* Object data in JSON:
____

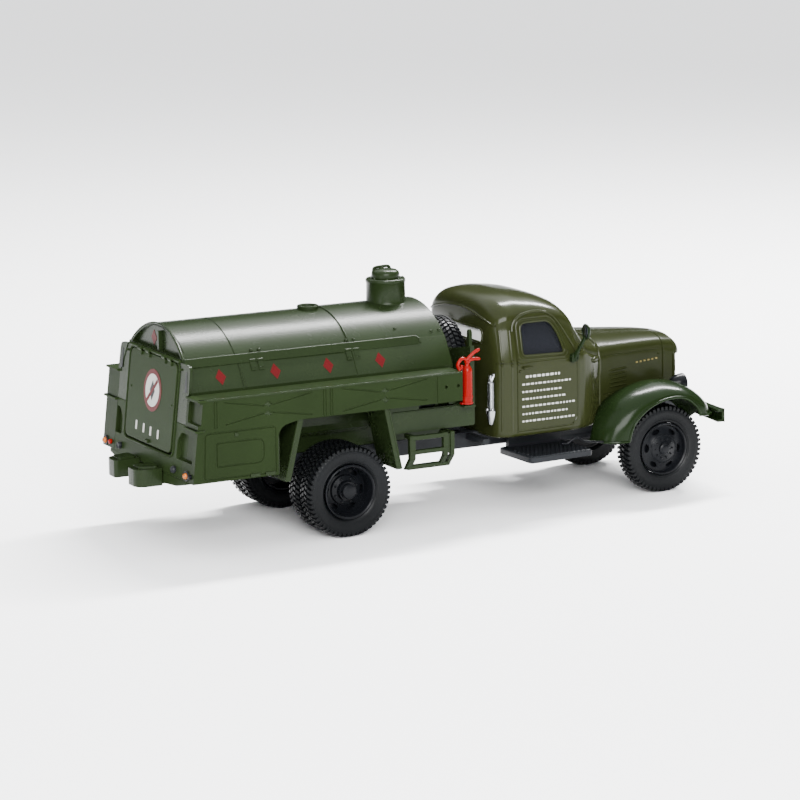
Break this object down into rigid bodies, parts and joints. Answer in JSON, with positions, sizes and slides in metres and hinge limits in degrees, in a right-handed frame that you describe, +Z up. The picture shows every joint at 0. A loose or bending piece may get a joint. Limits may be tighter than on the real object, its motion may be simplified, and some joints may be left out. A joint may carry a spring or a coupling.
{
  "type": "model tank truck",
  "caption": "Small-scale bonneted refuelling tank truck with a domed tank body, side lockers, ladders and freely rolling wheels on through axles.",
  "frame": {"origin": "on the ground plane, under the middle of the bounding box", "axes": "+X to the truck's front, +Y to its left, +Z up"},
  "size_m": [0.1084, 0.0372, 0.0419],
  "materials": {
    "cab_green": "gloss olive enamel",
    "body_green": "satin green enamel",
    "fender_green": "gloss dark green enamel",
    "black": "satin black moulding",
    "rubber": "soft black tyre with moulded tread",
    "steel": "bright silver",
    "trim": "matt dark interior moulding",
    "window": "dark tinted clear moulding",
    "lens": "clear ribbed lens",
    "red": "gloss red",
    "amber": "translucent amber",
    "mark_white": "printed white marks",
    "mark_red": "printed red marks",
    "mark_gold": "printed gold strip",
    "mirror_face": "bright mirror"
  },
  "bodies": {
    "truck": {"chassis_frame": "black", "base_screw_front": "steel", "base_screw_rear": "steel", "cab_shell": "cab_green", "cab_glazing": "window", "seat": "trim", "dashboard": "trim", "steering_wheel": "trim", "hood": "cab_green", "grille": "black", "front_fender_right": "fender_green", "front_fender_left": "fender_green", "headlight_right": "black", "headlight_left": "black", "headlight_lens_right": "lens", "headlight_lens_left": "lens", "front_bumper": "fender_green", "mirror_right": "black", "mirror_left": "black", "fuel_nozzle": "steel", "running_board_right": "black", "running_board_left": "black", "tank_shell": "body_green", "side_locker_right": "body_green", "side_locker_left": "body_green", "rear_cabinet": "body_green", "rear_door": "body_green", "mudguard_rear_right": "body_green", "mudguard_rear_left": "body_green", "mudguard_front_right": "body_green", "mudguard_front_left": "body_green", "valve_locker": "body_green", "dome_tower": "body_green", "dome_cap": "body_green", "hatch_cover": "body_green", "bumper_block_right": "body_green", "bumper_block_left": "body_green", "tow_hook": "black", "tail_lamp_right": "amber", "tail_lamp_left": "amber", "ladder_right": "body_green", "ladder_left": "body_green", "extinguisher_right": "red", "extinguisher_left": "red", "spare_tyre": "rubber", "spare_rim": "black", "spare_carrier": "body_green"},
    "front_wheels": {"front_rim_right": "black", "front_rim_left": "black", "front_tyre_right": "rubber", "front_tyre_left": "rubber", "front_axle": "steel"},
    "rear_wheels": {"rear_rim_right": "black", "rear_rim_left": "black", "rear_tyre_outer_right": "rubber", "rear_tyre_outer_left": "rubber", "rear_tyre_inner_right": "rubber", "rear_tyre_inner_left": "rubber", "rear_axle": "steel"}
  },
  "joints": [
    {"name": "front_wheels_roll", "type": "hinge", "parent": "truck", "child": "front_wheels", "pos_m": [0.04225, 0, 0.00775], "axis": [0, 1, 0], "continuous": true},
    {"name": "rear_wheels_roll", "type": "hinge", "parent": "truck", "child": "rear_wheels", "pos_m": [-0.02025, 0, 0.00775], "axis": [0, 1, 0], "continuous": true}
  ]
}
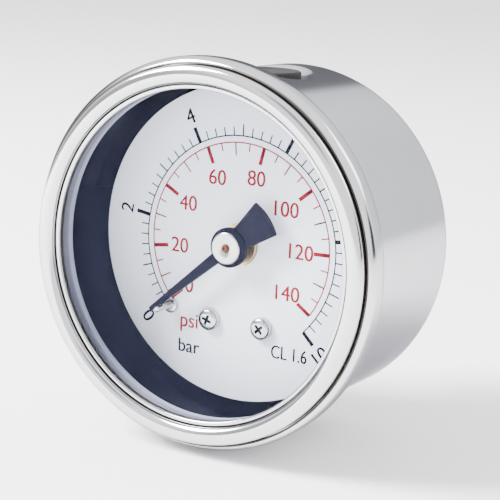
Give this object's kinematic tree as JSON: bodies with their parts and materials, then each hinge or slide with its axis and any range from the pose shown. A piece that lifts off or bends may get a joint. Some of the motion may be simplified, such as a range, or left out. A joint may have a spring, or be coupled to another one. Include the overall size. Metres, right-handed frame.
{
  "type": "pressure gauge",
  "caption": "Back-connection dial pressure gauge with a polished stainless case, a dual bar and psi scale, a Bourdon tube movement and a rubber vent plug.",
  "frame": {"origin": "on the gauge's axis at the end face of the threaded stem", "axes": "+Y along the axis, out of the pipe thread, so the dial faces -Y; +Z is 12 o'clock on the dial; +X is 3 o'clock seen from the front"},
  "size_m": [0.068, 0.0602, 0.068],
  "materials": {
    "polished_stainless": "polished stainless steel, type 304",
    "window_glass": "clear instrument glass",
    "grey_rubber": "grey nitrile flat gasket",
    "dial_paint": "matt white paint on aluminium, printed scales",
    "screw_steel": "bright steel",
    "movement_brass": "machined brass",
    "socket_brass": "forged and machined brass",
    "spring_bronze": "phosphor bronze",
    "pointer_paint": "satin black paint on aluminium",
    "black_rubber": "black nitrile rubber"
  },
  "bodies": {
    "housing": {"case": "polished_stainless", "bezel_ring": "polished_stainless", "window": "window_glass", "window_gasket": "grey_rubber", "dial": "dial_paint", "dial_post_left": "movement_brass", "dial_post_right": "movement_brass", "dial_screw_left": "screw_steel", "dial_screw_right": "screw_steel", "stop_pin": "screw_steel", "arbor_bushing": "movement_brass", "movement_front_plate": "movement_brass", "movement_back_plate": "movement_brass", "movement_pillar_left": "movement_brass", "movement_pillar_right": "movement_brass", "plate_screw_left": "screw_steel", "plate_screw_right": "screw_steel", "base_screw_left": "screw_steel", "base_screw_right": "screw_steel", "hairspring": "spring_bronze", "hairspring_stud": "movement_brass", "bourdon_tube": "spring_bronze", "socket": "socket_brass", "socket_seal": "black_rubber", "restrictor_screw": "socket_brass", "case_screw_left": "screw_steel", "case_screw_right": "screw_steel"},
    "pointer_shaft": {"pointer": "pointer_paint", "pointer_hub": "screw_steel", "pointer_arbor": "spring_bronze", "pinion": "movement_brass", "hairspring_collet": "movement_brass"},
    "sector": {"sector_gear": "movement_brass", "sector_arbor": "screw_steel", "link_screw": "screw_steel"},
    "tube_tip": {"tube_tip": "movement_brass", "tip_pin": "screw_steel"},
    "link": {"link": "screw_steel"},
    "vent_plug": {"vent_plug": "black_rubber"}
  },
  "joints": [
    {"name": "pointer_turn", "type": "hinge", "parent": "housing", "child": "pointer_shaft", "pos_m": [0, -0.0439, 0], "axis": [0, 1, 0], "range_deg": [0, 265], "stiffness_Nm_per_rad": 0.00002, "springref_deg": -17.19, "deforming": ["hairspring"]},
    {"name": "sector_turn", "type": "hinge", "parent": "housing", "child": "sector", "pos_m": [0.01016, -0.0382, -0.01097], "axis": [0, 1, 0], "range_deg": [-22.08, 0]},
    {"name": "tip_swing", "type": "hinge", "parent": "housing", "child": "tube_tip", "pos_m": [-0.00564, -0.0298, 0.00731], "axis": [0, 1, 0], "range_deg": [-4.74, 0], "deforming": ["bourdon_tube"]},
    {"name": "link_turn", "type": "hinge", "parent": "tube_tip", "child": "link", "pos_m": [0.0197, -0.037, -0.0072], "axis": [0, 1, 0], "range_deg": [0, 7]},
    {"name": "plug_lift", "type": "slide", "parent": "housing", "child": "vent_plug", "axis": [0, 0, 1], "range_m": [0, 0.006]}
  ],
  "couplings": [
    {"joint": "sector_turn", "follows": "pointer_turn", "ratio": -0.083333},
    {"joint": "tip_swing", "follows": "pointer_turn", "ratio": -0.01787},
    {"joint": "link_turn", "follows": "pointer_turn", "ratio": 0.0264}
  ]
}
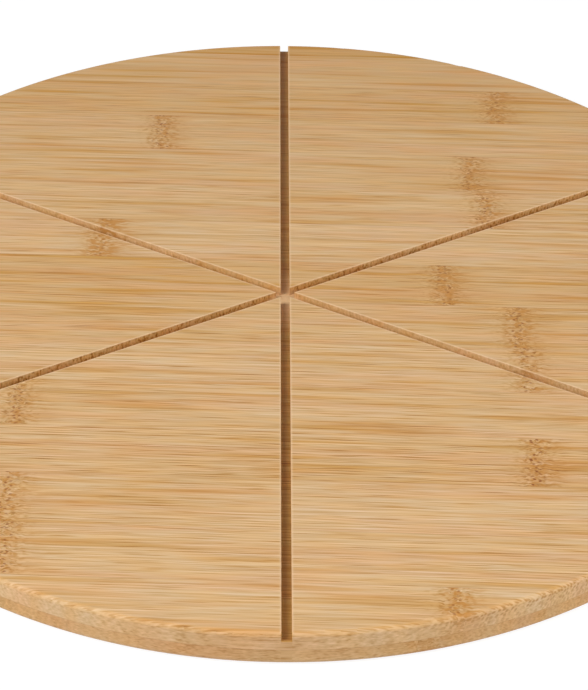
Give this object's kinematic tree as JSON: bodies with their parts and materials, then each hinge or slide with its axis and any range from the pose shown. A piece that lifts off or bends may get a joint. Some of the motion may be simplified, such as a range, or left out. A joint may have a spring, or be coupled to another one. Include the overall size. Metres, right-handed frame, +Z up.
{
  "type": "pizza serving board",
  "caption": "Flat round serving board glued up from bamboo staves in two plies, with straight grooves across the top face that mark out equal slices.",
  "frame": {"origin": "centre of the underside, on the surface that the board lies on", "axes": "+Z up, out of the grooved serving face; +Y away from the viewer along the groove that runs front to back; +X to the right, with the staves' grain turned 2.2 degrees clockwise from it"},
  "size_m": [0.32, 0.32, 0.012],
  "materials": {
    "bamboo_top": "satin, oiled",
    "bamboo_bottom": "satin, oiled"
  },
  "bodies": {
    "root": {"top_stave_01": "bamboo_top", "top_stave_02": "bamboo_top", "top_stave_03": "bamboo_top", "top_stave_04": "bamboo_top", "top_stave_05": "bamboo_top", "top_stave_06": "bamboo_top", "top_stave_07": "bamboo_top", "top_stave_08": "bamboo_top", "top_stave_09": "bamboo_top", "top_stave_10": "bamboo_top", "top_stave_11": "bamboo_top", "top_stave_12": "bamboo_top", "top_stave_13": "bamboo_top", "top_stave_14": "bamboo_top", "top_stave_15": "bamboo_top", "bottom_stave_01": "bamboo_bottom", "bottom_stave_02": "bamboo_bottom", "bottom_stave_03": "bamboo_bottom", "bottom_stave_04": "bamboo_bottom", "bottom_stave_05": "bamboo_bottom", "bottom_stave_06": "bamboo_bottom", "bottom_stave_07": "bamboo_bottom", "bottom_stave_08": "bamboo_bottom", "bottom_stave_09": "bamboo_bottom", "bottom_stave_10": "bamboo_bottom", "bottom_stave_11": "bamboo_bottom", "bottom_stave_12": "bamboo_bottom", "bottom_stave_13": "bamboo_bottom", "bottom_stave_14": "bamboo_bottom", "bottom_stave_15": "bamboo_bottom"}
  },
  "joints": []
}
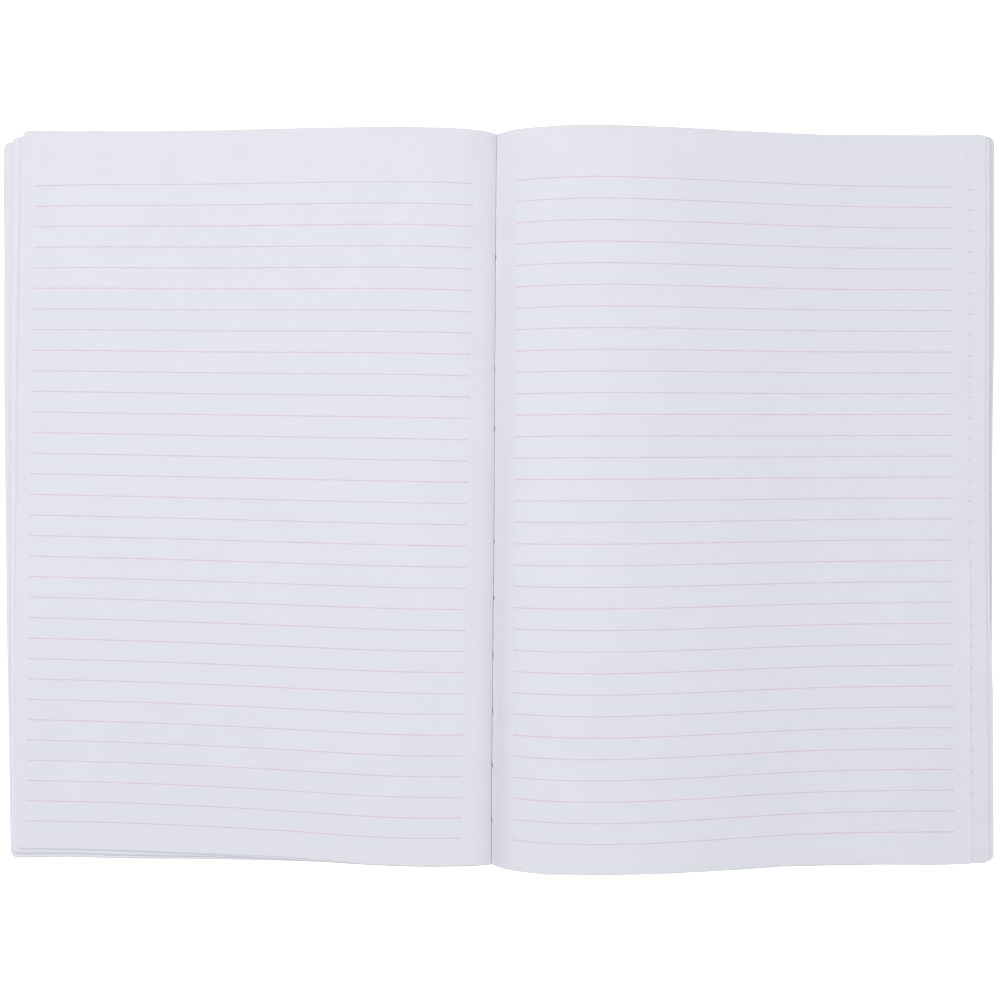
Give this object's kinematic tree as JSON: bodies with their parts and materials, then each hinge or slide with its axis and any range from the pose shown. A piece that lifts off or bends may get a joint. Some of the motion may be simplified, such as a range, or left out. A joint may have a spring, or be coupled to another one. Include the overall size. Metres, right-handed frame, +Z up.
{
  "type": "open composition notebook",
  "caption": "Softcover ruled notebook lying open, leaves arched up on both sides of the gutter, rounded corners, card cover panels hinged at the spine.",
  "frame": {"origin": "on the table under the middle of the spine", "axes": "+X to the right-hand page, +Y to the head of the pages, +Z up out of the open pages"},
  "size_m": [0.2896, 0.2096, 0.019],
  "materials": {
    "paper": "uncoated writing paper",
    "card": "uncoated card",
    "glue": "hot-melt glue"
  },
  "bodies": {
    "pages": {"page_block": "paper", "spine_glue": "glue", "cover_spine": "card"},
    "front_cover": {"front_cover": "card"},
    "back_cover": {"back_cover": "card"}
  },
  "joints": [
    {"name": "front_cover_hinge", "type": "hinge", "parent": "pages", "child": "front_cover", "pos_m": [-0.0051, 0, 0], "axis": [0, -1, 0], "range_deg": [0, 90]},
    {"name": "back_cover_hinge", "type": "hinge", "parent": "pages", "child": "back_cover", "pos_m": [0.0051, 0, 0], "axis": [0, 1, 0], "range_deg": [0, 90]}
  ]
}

____

* Aim of the task:
Gather and copy every line of the data in which the string "parts" is found.

* Solution for this exercise:
Break this object down into rigid bodies, parts and joints. Answer in JSON, with positions, sizes and slides in metres and hinge limits in degrees, in a right-handed frame that you describe, +Z up. The picture shows every joint at 0. A loose or bending piece may get a joint. Limits may be tighter than on the real object, its motion may be simplified, and some joints may be left out. A joint may carry a spring or a coupling.
Give this object's kinematic tree as JSON: bodies with their parts and materials, then each hinge or slide with its axis and any range from the pose shown. A piece that lifts off or bends may get a joint. Some of the motion may be simplified, such as a range, or left out. A joint may have a spring, or be coupled to another one. Include the overall size. Metres, right-handed frame.
Give this object's kinematic tree as JSON: bodies with their parts and materials, then each hinge or slide with its axis and any range from the pose shown. A piece that lifts off or bends may get a joint. Some of the motion may be simplified, such as a range, or left out. A joint may have a spring, or be coupled to another one. Include the overall size. Metres, right-handed frame, +Z up.
Give this object's kinematic tree as JSON: bodies with their parts and materials, then each hinge or slide with its axis and any range from the pose shown. A piece that lifts off or bends may get a joint. Some of the motion may be simplified, such as a range, or left out. A joint may have a spring, or be coupled to another one. Include the overall size. Metres, right-handed frame, +Z up.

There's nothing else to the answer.